Another possible strategy to explore, which could enhance MID:BSA/BNCT therapeutic effect, is to perform a second application of BNCT. This strategy is considered an EPR-adaptive strategy in radiotherapy [54] and our group proposed and demonstrated the therapeutic advantage of Sequential BNCT (with a 24/48 h interval between irradiations) in the oral cancer model [40]. Interstitial fluid pressure (IFP) in the tumor is elevated due to the upregulated angiogenesis, abnormal blood vessels, the lack of functional lymphatic vessels, tumor cell proliferation, and the characteristics of the tumor microenvironment. Elevated IFP would impair the distribution of boron compounds in the tumor. The first application would reduce IFP due to vascular regression, the death of tumor cells that compress microvasculature, and decrease resistance to blood flow, allowing more convective movement towards the tumor core [40,54] and favoring tumor boron targeting in the second application.

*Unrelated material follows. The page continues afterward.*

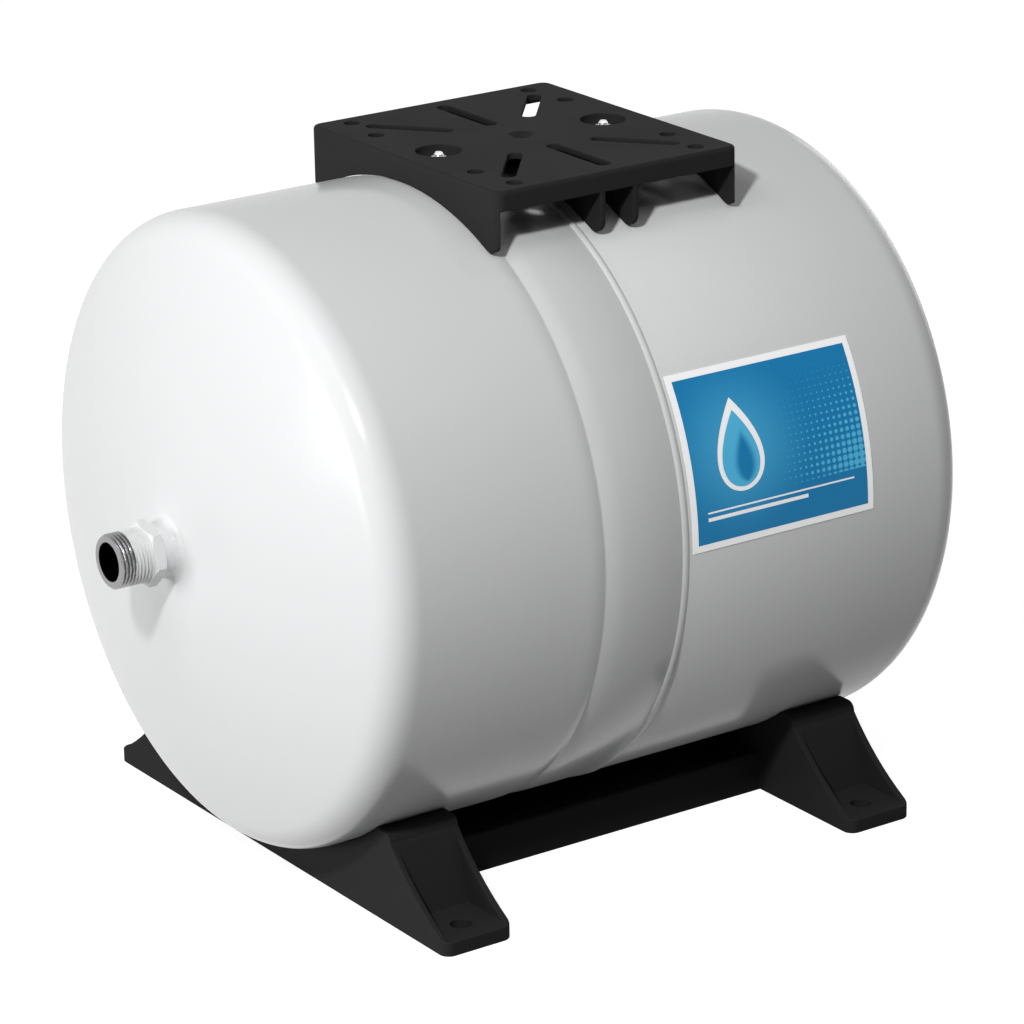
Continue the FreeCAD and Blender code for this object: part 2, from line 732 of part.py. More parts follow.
cup_depth = "(platform_rise - platform_gap - cup_floor)"
for side, sign in (("front", "-"), ("rear", "+")):
    middle = f"({sign}{cup_place})"
    solid_sketch = sketch_on(platform, "XY_Plane", f"cup_outline_{side}", seat)
    add_circle(solid_sketch, middle, "0", "cup_mouth_dia / 2 + cup_wall")
    pad(platform, f"cup_{side}", solid_sketch, "platform_rise - platform_gap")
    dish_sketch = sketch_on(platform, "XZ_Plane", f"cup_dish_outline_{side}")
    floor_line = f"({top} - {cup_depth})"
    add_loop(dish_sketch, [
        (middle, floor_line),
        (f"{middle} + cup_floor_dia / 2", floor_line),
        (f"{middle} + cup_mouth_dia / 2", top, "cup_round", 1),
        (middle, top),
    ])
    axis_line = dish_sketch.GeometryCount
    dish_sketch.addGeometry(Part.LineSegment(FreeCAD.Vector(value(middle), 0, 0),
                                             FreeCAD.Vector(value(middle), value(tank_radius), 0)), True)
    for end in (1, 2):
        index = dish_sketch.addConstraint(
            Sketcher.Constraint("DistanceX", -1, 1, axis_line, end, value(middle)))
        dish_sketch.setExpression(f"Constraints[{index}]", bound(middle))
    dish = platform.newObject("PartDesign::Groove", f"pump_platform_cup_dish_{side}")
    dish.Profile = dish_sketch
    dish.ReferenceAxis = (dish_sketch, ["Axis0"])
    dish.Angle = 360

# Openings in the top: stud holes, eight round holes, two cross slots, four slots along rays and
# the dished middle hole.

hole_sketch = sketch_on(platform, "XY_Plane", "hole_outline", top)
for sign in "-+":
    add_circle(hole_sketch, f"{sign}{cup_place}", "0", "stud_hole_dia / 2")
for along in "-+":
    for across in "-+":
        for place_x, place_y in hole_places:
            add_circle(hole_sketch, f"{along}{place_x}", f"{across}{place_y}", "pump_hole_dia / 2")
add_circle(hole_sketch, "0", "0", "centre_hole_dia / 2")


# A slot's end is an arc a little flatter than a half circle, which its sketch can solve.
slot_end_share = 1.0001


def add_slot(sketch, angle, start, end):
    """A slot with round ends along a ray from the middle, between two distances."""
    half = "slot_width / 2"
    places = [(start, "1"), (start, "-1"), (end, "-1"), (end, "1")]
    corners = []
    for distance, side in places:
        corners.append((f"{distance} * cos({angle}) + {side} * {half} * sin({angle})",
                        f"{distance} * sin({angle}) - {side} * {half} * cos({angle})"))
    round_start = (*corners[1], f"{half} * {slot_end_share}", -1)
    round_end = (*corners[3], f"{half} * {slot_end_share}", -1)
    add_loop(sketch, [corners[0], round_start, corners[2], round_end])


for angle in ("90", "270"):
    add_slot(hole_sketch, angle, "cross_slot_near", f"({half_width} - cross_slot_room)")
ray_slot_far = f"(({half_width} - ray_slot_room) / sin(ray_slot_angle))"
for angle in ("ray_slot_angle", "(180 - ray_slot_angle)", "(180 + ray_slot_angle)", "(-ray_slot_angle)"):
    add_slot(hole_sketch, angle, "ray_slot_near", ray_slot_far)
pocket(platform, "holes", hole_sketch, "platform_rise")
dish_sketch = sketch_on(platform, "XZ_Plane", "centre_dish_outline")
add_loop(dish_sketch, [
    ("0", f"{top} - centre_dish_depth"),
    ("centre_hole_dia / 2", f"{top} - centre_dish_depth"),
    ("centre_dish_dia / 2", top),
    ("0", top),
])
centre_dish = platform.newObject("PartDesign::Groove", "pump_platform_centre_dish")
centre_dish.Profile = dish_sketch
centre_dish.ReferenceAxis = (dish_sketch, ["V_Axis"])
centre_dish.Angle = 360


# Base: one moulding. Each of its two feet is a saddle between two cross walls, hollow from
# below, whose walls run out as sloping webs beside a channel to the pad with the fixing hole.
# Two long beams with a deck between them join the feet.

base = sub_part("base")
foot_place = "(straight_half - foot_setback)"
hole_reach = f"({tank_radius} - foot_hole_inset)"
toe_reach = f"({hole_reach} + toe_room)"
web_foot = f"({hole_reach} - web_room)"
saddle = f"({tank_radius} + saddle_gap)"
saddle_half = f"({saddle} * sin(saddle_angle))"
horn_height = f"({axis_height} - {saddle} * cos(saddle_angle))"
horn_reach = f"({saddle_half} + horn_land)"
beam_reach = f"({horn_reach} - beam_inset)"
beam_inside = f"({beam_reach} - beam_wall)"
deck_height = "(belly_height - deck_room)"
deck_under = f"({deck_height} - deck_plate)"
beam_height = f"({deck_height} + beam_lip)"
cell_arc = f"({saddle} + saddle_skin)"
cell_roof = f"({horn_height} - saddle_skin)"
cell_roof_half = f"sqrt({cell_arc}^2 - ({axis_height} - {cell_roof})^2)"
foot_inner = "(foot_width - 2 * foot_wall)"

for side, sign in (("front", "-"), ("rear", "+")):
    middle = f"{sign}{foot_place}"
    wall_sketch = sketch_on(base, "YZ_Plane", f"foot_outline_{side}", middle)
    add_loop(wall_sketch, [
        (f"-{toe_reach}", "0"),
        (toe_reach, "0"),
        (toe_reach, "pad_height"),
        (f"{toe_reach} - toe_flat", "pad_height"),
        (horn_reach, f"{horn_height} - horn_round", "slope_radius", -1),
        (f"{horn_reach} - horn_round", horn_height, "horn_round", 1),
        (saddle_half, horn_height),
        (f"-{saddle_half}", horn_height, saddle, -1),
        (f"-({horn_reach} - horn_round)", horn_height),
        (f"-{horn_reach}", f"{horn_height} - horn_round", "horn_round", 1),
        (f"-({toe_reach} - toe_flat)", "pad_height", "slope_radius", -1),
        (f"-{toe_reach}", "pad_height"),
    ])
    pad(base, f"foot_{side}", wall_sketch, "foot_width", symmetric=True)

tray_sketch = sketch_on(base, "YZ_Plane", "tray_outline")
add_loop(tray_sketch, [
    (beam_reach, "0"),
    (beam_reach, beam_height),
    (beam_inside, beam_height),
    (beam_inside, deck_height),
    (f"-{beam_inside}", deck_height),
    (f"-{beam_inside}", beam_height),
    (f"-{beam_reach}", beam_height),
    (f"-{beam_reach}", "0"),
    (f"-{beam_inside}", "0"),
    (f"-{beam_inside}", deck_under),
    (beam_inside, deck_under),
    (beam_inside, "0"),
])
pad(base, "tray", tray_sketch, f"2 * {foot_place} - foot_width + 2 * overrun", symmetric=True)
for place, name in (("-tray_rib_place", "front"), ("0", "middle"), ("tray_rib_place", "rear")):
    rib_sketch = sketch_on(base, "YZ_Plane", f"tray_rib_outline_{name}", place)
    add_rectangle(rib_sketch, f"-{beam_inside} - overrun", f"{beam_inside} + overrun",
                  "0", f"{deck_under} + overrun")
    pad(base, f"tray_rib_{name}", rib_sketch, "tray_rib_wall", symmetric=True)

# The channels between the walls of a foot are cut from outside, and its cells from below.

for side, sign in (("front", "-"), ("rear", "+")):
    middle = f"{sign}{foot_place}"
    channel_sketch = sketch_on(base, "YZ_Plane", f"channel_outline_{side}", middle)
    cell_sketch = sketch_on(base, "YZ_Plane", f"cell_outline_{side}", middle)
    for hand, turn in (("+", 1), ("-", -1)):
        add_loop(channel_sketch, [
            (f"{hand}{horn_reach}", horn_height),
            (f"{hand}{web_foot}", "pad_height"),
            (f"{hand}({toe_reach} + overrun)", "pad_height"),
            (f"{hand}({toe_reach} + overrun)", horn_height),
        ])
        add_loop(cell_sketch, [
            (f"{hand}{beam_reach}", "-overrun"),
            (f"{hand}({web_foot} - saddle_skin)", "-overrun"),
            (f"{hand}({web_foot} - saddle_skin)", "pad_height - saddle_skin"),
            (f"{hand}({horn_reach} - saddle_skin)", cell_roof),
            (f"{hand}{cell_roof_half}", cell_roof),
            (f"{hand}{beam_reach}", f"{axis_height} - sqrt({cell_arc}^2 - {beam_reach}^2)", cell_arc, -turn),
        ])
    cell_top = f"{axis_height} - sqrt({cell_arc}^2 - {beam_inside}^2)"
    add_loop(cell_sketch, [
        (f"-{beam_inside}", "-overrun"),
        (beam_inside, "-overrun"),
        (beam_inside, cell_top),
        (f"-{beam_inside}", cell_top, cell_arc, -1),
    ])
    pocket(base, f"channel_{side}", channel_sketch, foot_inner, symmetric=True)
    pocket(base, f"cells_{side}", cell_sketch, foot_inner, symmetric=True)

# Pads are hollow from below round a boss for the fixing bolt, and their outer corners are round.
# The studs pass through the saddles.

hollow_sketch = sketch_on(base, "XY_Plane", "pad_hollow_outline")
bolt_sketch = sketch_on(base, "XY_Plane", "bolt_hole_outline")
toe_sketch = sketch_on(base, "XY_Plane", "toe_corner_outline")
for along in "-+":
    middle_x = f"({along}{foot_place})"
    add_circle(bolt_sketch, middle_x, "0", "stud_hole_dia / 2")
    for across in "-+":
        middle_y = f"({across}{hole_reach})"
        toe_y = f"({across}{toe_reach})"
        add_rectangle(hollow_sketch, f"{middle_x} - {foot_inner} / 2", f"{middle_x} + {foot_inner} / 2",
                      f"{across}{web_foot}", f"{toe_y} - ({across}foot_wall)")
        add_circle(hollow_sketch, middle_x, middle_y, "foot_boss_dia / 2")
        add_circle(bolt_sketch, middle_x, middle_y, "foot_hole_dia / 2")
        for edge in "-+":
            side_x = f"({middle_x} + ({edge}foot_width / 2))"
            round_x = f"{side_x} - ({edge}toe_round)"
            past_x = f"{side_x} + ({edge}overrun)"
            round_y = f"{toe_y} - ({across}toe_round)"
            add_loop(toe_sketch, [
                (past_x, round_y),
                (side_x, round_y),
                (round_x, toe_y, "toe_round", 1 if edge == across else -1),
                (round_x, f"{toe_y} + ({across}overrun)"),
                (past_x, f"{toe_y} + ({across}overrun)"),
            ])
pocket(base, "pad_hollows", hollow_sketch, "pad_height - pad_skin", reverse=True)
pocket(base, "bolt_holes", bolt_sketch, horn_height, reverse=True)
pocket(base, "toe_corners", toe_sketch, horn_height, reverse=True)

# Studs, washers and nuts. A stud is welded to the shell by its collar. The platform's pair points
# up and the base's pair points down, and each carries a washer and a nut against its moulding.


def fastening(name, along, up, floor, upward):
    """One stud with its washer and nut, from the shell outwards through a floor of plastic."""
    turn = "1" if upward else "-1"
    stack = f"({floor} + washer_thick + nut_len + stud_proud)"

    stud = sub_part(f"{name}_stud", along=along, up=up)
    revolve(stud, "turned", [
        ("0", "0"),
        ("stud_weld_dia / 2", "0"),
        ("stud_weld_dia / 2", f"{turn} * stud_weld_len"),
        ("stud_dia / 2", f"{turn} * stud_weld_len"),
        ("stud_dia / 2", f"{turn} * ({stack} - stud_chamfer)"),
        ("stud_dia / 2 - stud_chamfer", f"{turn} * {stack}"),
        ("0", f"{turn} * {stack}"),
    ], axis="V_Axis")

    washer = sub_part(f"{name}_washer", along=along, up=up)
    revolve(washer, "turned", [
        ("washer_bore / 2", f"{turn} * {floor}"),
        ("washer_dia / 2", f"{turn} * {floor}"),
        ("washer_dia / 2", f"{turn} * ({floor} + washer_thick)"),
        ("washer_bore / 2", f"{turn} * ({floor} + washer_thick)"),
    ], axis="V_Axis")

    nut = sub_part(f"{name}_nut", along=along, up=up)
    start = f"{floor} + washer_thick" if upward else f"-({floor} + washer_thick + nut_len)"
    nut_sketch = sketch_on(nut, "XY_Plane", "outline", start)
    add_hexagon(nut_sketch, "nut_flats")
    add_circle(nut_sketch, "0", "0", "stud_dia / 2")
    pad(nut, "hexagon", nut_sketch, "nut_len")


for side, sign in (("front", "-"), ("rear", "+")):
    fastening(f"platform_{side}", f"platform_place {sign} {cup_place}", f"{axis_height} + {tank_radius}",
              "(platform_gap + cup_floor)", True)
    fastening(f"base_{side}", f"{sign}{foot_place}", "belly_height", "(saddle_gap + saddle_skin)", False)

doc.recompute()

failed = [item.Name for item in doc.Objects if {"Invalid", "Error"} & set(item.State)]
if failed:
    raise RuntimeError(f"these objects failed: {failed}")
pieces = [item for item in doc.Objects if item.TypeId == "PartDesign::Body"]
for piece in pieces:
    if piece.Shape.isNull() or not piece.Shape.isValid() or len(piece.Shape.Solids) != 1:
        raise RuntimeError(f"{piece.Label} is not one valid solid")

os.makedirs("parts", exist_ok=True)
for piece in pieces:
    piece.Shape.exportStep(f"parts/{piece.Label}.step")
    box = piece.Shape.BoundBox
    print(f"{piece.Label}: {piece.Shape.Volume / 1000:.1f} cm3, x {box.XMin:.1f} to {box.XMax:.1f},"
          f" y {box.YMin:.1f} to {box.YMax:.1f}, z {box.ZMin:.1f} to {box.ZMax:.1f}")
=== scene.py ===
import math

import bmesh
import bpy
from mathutils import Matrix, Vector


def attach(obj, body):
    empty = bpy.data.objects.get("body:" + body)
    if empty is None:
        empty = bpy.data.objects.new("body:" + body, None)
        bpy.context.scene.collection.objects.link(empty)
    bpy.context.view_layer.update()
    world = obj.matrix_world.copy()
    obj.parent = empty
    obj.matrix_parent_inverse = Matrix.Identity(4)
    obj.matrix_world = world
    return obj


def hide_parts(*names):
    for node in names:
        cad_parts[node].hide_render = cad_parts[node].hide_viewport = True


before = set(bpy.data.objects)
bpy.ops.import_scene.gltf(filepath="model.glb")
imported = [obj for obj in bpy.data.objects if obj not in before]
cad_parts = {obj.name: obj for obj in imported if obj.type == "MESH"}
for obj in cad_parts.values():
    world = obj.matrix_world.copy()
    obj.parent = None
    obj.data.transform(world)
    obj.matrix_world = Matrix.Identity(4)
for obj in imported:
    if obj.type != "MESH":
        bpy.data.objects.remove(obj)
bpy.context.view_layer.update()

# Steel shells. Two halves pressed from 1.8 mm sheet, each a straight wall that turns through a
# knuckle into a shallow dome. The inlet half has a rolled groove that traps the diaphragm. Both
# are powder coated white after they are welded together.

axis_height = 0.2137
tank_radius = 0.1945
plate = 0.0018
straight_half = 0.1869
dish_depth = 0.0538
knuckle = 0.025
flat_part = tank_radius - knuckle
crown = (dish_depth**2 + flat_part**2 - knuckle**2) / (2 * (dish_depth - knuckle))
crown_middle = straight_half + dish_depth - crown
knuckle_turn = math.asin(flat_part / (crown - knuckle))
crown_steps = 26
knuckle_steps = 14
groove_place = -0.0599
groove_runs = (-0.015, 0.013)
groove_curls = (2.8, 1.9)
groove_depth = 0.0018
groove_steps = 16
weld_place = -0.0033
weld_width = 0.005
weld_root = 0.0004
inlet_hole = 0.01665
boss_hole = 0.009
shell_segments = 256
paint_white = (0.73, 0.735, 0.74)
cloud_scale = 14.0
cloud_range = (0.3, 0.7)
hair = 1e-5
on_axis = Matrix.Translation((0, 0, axis_height))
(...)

In previous studies by our group, we explored Double BNCT, i.e., two full-dose BNCT treatments with an interval of 2–6 weeks. In this case, this strategy would also allow the retargeting of those tumor cell populations that were refractory to the first BNCT treatment, increasing the therapeutic effect of BNCT on tumors at later times after irradiation without exacerbating dose-limiting mucositis. Our group demonstrated that a double BNCT did not exacerbate mucositis in precancerous tissue, increased the BNCT therapeutic effect on tumors, and inhibited tumor development in precancerous tissue, e.g., [29,55]. MID:BSA/BNCT at 6.0 Gy would exhibit an advantage versus the other dose levels examined herein, in terms of comparable (or higher) and useful therapeutic effects on tumors without associated severe mucositis in precancerous tissue. In this sense, a second MID:BSA/BNCT at 6.0 Gy could conceivably be performed at 7 days after BNCT.

5. Conclusions

The results of this study evidenced that BNCT mediated by MID:BSA would be therapeutically useful to treat oral cancer with no significant toxicity in the dose-limiting tissue surrounding tumors, the precancerous tissue. The study of new boron compounds and strategies is a current need to improve the efficacy of BNCT for different pathologies, particularly for strategies that depend on the EPR effect. When studying BSA conjugated to a boron compound, BSA toxicity is a consideration and depends on the animal model evaluated.